I’ve been trying to put it into percentage terms the enjoying of the trip. Prior to being knocked down I enjoyed 100%. Every day. No matter what was going on. 100% enjoyment. Including days like New York to Philadelphia which were all built up and yukky and you’ve loads of concerns about the traffic, and they always existed, and some scary moments. I still enjoyed it 100%.
First day back after the accident, that day trying to get back to Virginia Beach when I didn’t make it, I reckoned 5% enjoyment.
And the next day it went up a lot. When the shoulder got a bit wider and I got more comfortable turning around looking backwards trying to make eye contact with every single driver. And then ultimately when I stopped at the B&B. So I’d say about 40% that day.
But yesterday picked up a bit more. The motel was good. The swimming was good for the leg I think. I certainly felt a lot better last night than I did the previous night.
My average speed today was down to 11.6. Really it should be up over the 12 to be honest. It makes a big difference. Five hours of 10 is fifty. Which to look at one day, it would be an extra 15 miles, doing that average speed. Which is the difference between a 75 and a 90. It’s substantial, particularly if I’m going to lose daylight when it does get clouding over.

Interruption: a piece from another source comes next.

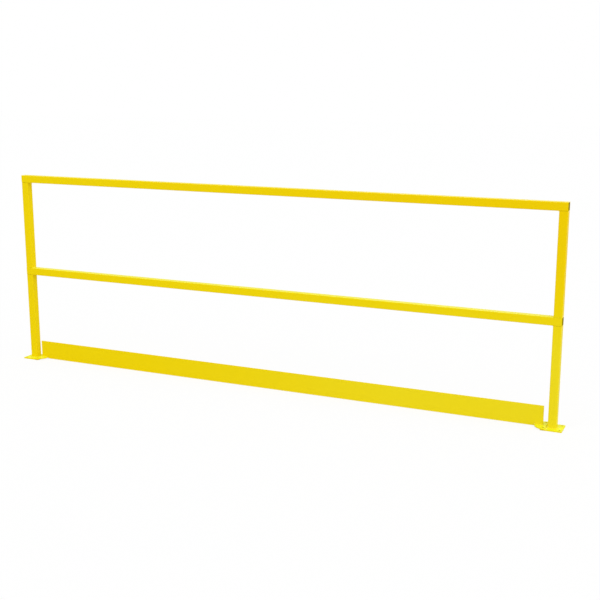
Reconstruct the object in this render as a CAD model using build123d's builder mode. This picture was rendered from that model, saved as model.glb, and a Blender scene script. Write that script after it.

When traffic is coming up your bum, not moving over, you just pull into the shore and half fall over. Unfortunately I was forced off the road before that where I went into thick heavy sand muck stuff, which made a mess of the bike
So today I would say 80%. I still need to look in that mirror. I need to know what’s coming up behind me. Every single thing.
When they just make that noise as they go past, I’m right back there, right back in the crash when it’s going through me and I’m going flying, and it’s very hard to cycle, in those circumstances.
Looking at the map for tomorrow, getting out of here is going to be a mess. I don’t know where I’m aiming for. Cheraw or Bennettsville, which were options I had down, look actually too near, which is probably a good thing because I think Colombia the next day is 106. I don’t want to go to Columbia anymore.
I don’t want to go to these places, because it’s such a hassle getting into them. For miles out you get these big roads which are just dangerous, and then when you get into them it’s very hard to find the centre.
I don’t care about the centre of Fayetteville anymore. I want to keep this even Smaller-town. I don’t care. I’m not interested in built-up areas any more. If I can stay out and about – great. I need a better map of South Carolina. And perhaps of Georgia.